Jan
31
Consumers have their pick when it comes to choosing a financial institution and fees, services and products play a significant role in their decision. But the results of a new survey demonstrate that a customer’s loyalty may also be influenced by how financial institutions interact with them.
The study conducted by Bain and Company reveals that customers are likely to be more loyal to institutions that not only provide effective and fast services, but those that take a personalized approach to banking practices. Further, customer loyalty can translate into roughly $10,000 per individual over the life of their banking relationship versus customers who are not loyal, American Banker reports.
When it comes to driving customer loyalty, there are a few key actions that may influence a consumer’s decision.
1. Quickness and efficiency
Online and mobile banking are growing platforms among U.S. banking customers, but a large percentage of Americans continue to make the majority of their financial transactions at physical branch locations, according to American Banker.
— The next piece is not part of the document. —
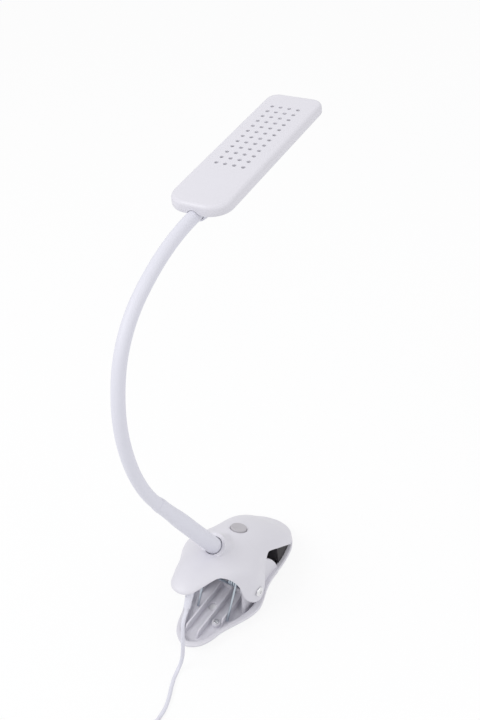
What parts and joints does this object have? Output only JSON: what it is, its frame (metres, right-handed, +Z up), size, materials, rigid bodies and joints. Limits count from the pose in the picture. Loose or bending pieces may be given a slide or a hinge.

While this scenario is not harmful or damaging in and of itself, high in-branch transaction levels may slow down banking operations and customer service call centers, adding some frustration for consumers.
2. Level of service
Confronting customer issues, such as statement errors, loan rejections, fraud or lost and stolen debit cards also has a large impact on a customer’s loyalty, American Banker reports. These moments are likely to be emotionally-charged, making it imperative that staff is trained to adequately handle these crises and provide guidance and superb customer service to resolve potential issues.
3. Comprehensive services and technology
Providing a variety of mediums to communicate and transact gives customers more control and options when managing their day-to-day finances. Online banking, mobile applications, social networking pages and email campaigns can help banks build and foster stronger relationships with consumers.